◆ Material for this exercise:
========================
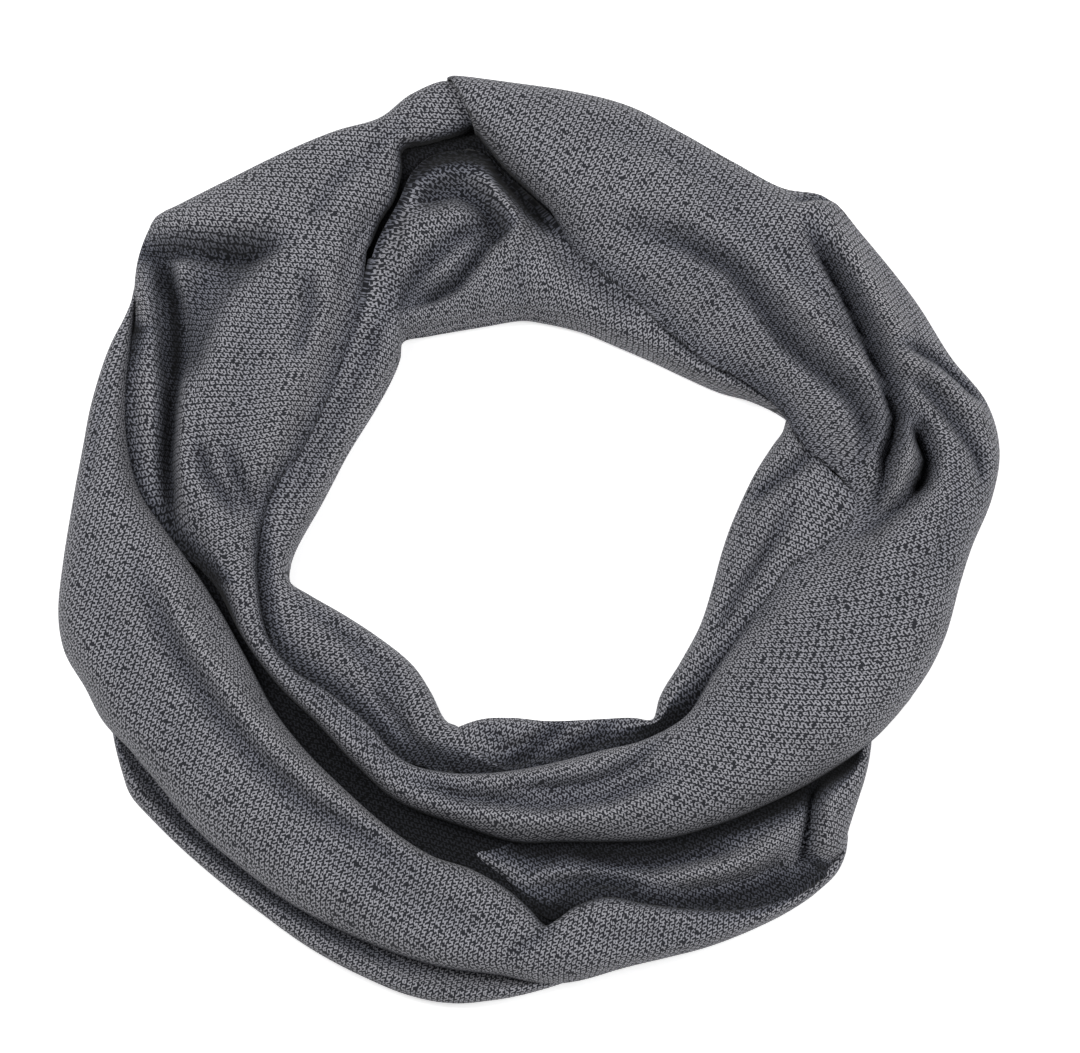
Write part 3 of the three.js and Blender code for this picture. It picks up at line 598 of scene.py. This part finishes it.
def fold_lift(folds, x, y):
    """The lift of all folds at every place, and the painted light share: shade painted into creases,
    highlight painted on ridges.
    """
    lift = np.zeros_like(x)
    gloom = np.zeros_like(x)
    for depth, half, lean, line in folds:
        line = np.array(line, dtype=float)
        line = np.stack(on_floor(line[:, 0], line[:, 1]), axis=1)
        nearest, along, left = beside_line(line, x, y)
        away = nearest / (half * (1 + lean * left))
        ends = smooth(np.minimum(along, 1 - along), *FOLD_END_FADE)
        soft = 1.0 if depth > 0 else float(smooth(half, *SOFT_CREASE_HALVES))
        rounded = (1 - np.clip(away / ROUNDED_REACH, 0, 1) ** 2) ** 2
        sharp = (1 - np.clip(away / SHARP_REACH, 0, 1)) ** 2
        lift += depth * ends * (soft * rounded + (1 - soft) * sharp)
        # Painted shade down in the crease, and a painted highlight along a ridge
        core = (1 - np.clip(away / CREASE_GLOOM_REACH, 0, 1)) ** CREASE_GLOOM_POWER
        gloom += max(-depth - CREASE_GLOOM_FROM, 0) * ends * core * (1 - SOFT_CREASE_LIGHT * soft)
        gloom -= max(depth, 0) * RIDGE_LIGHT * ends * rounded
    return lift, np.exp(-gloom / CREASE_GLOOM_DEPTH)


def edge_curve(width, reach, crest, foot, slide):
    """One edge of every section up to its crest: across, height and how much of a fold it takes."""
    rests = np.clip(1 - foot / RESTING_FOOT, 0, 1)
    tuck = np.minimum(TUCK_LENGTH, TUCK_SHARE_OF_WIDTH * width)
    corner = np.minimum(TUCK_CORNER, TUCK_CORNER_SHARE * tuck)
    start = foot * (1 - rests) + corner * rests
    flat = np.minimum(slide, 1)
    hollow = np.maximum(slide - 1, 0)
    power = 2 / ROLL_SQUARENESS
    angle = math.pi / 2 * (np.arange(POINTS_PER_SIDE) / POINTS_PER_SIDE) ** POINT_CROWDING
    sine, cosine = np.sin(angle), np.cos(angle)
    full = sine**power * (1 - flat) + sine * flat
    rise = full * (1 - hollow) + (1 - cosine) * hollow
    rolled = (1 - cosine**power) * (1 - flat) + 2 * angle / math.pi * flat
    across = reach * rolled - OVERRUN * flat * (1 - sine) ** 3
    height = start + (crest - start) * rise
    # The foot: turned in where it rests on the floor, and otherwise the first bit of the edge
    tucked = np.concatenate([tuck] + [a * corner for a, _ in CORNER_POINTS], axis=1)
    tucked_height = np.concatenate([0 * tuck] + [h * corner for _, h in CORNER_POINTS], axis=1)
    lead = np.linspace(0, LEAD_IN, tucked.shape[1])
    near = across[:, :1] + (across[:, 1:2] - across[:, :1]) * lead
    near_height = height[:, :1] + (height[:, 1:2] - height[:, :1]) * lead
    first = near * (1 - rests) + tucked * rests
    first_height = near_height * (1 - rests) + tucked_height * rests
    across = np.concatenate([first, across], axis=1)
    height = np.concatenate([first_height, height], axis=1)
    take = np.concatenate([np.zeros_like(first), np.minimum(1, FOLD_ONSET * rise)], axis=1)
    return across, height, take


def soft_ripple(x, y, seed):
    """A faint unevenness, as soft cloth has between its folds."""
    rng = np.random.default_rng(seed)
    total = np.zeros_like(x)
    for _ in range(RIPPLE_WAVES):
        angle, phase = rng.uniform(0, 2 * math.pi, 2)
        length = RIPPLE_LENGTH * rng.uniform(*RIPPLE_SPREAD)
        total += np.sin((x * math.cos(angle) + y * math.sin(angle)) * 2 * math.pi / length + phase)
    return RIPPLE_HEIGHT * total / math.sqrt(RIPPLE_WAVES)


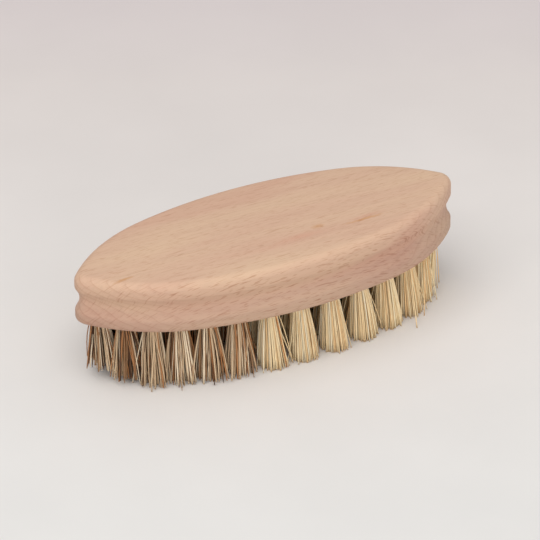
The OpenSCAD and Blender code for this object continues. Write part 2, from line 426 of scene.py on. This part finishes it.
# %% Beech: gum streaks, bands and a pin knot
def spot(colours, place, size, turn, tint, strength):
    """Tints an ellipsoid at the place (mm) with half sizes (mm), turned about the vertical."""
    inside = add_node(
        tree,
        "ShaderNodeMapping",
        {
            "Vector": coords,
            "Location": [v * MM for v in place],
            "Rotation": (0.0, 0.0, math.radians(turn)),
            "Scale": [v * MM for v in size],
        },
        vector_type="TEXTURE",
    ).outputs["Vector"]
    ragged = add_node(
        tree,
        "ShaderNodeVectorMath",
        {0: noise(tree, coords, (700, 1500, 1500), 2.0).outputs["Color"], 1: (0.5, 0.5, 0.5)},
        operation="SUBTRACT",
    ).outputs["Vector"]
    moved = add_node(tree, "ShaderNodeVectorMath", {0: inside, 1: ragged}, operation="ADD")
    fade = add_node(
        tree, "ShaderNodeTexGradient", {"Vector": moved.outputs["Vector"]}, gradient_type="SPHERICAL"
    ).outputs["Fac"]
    return mix(tree, "MULTIPLY", calc(tree, "MULTIPLY", fade, strength), colours, tint)


OCHRE = (0.86, 0.66, 0.42, 1)
BROWN = (0.74, 0.60, 0.48, 1)
PINK = (0.97, 0.85, 0.84, 1)
PALE_GREY = (0.90, 0.88, 0.86, 1)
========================
◆ Exercise directions: From the listing, copy each line containing the word "Blender".

◆ Solution below:
Write part 3 of the three.js and Blender code for this picture. It picks up at line 598 of scene.py. This part finishes it.
The OpenSCAD and Blender code for this object continues. Write part 2, from line 426 of scene.py on. This part finishes it.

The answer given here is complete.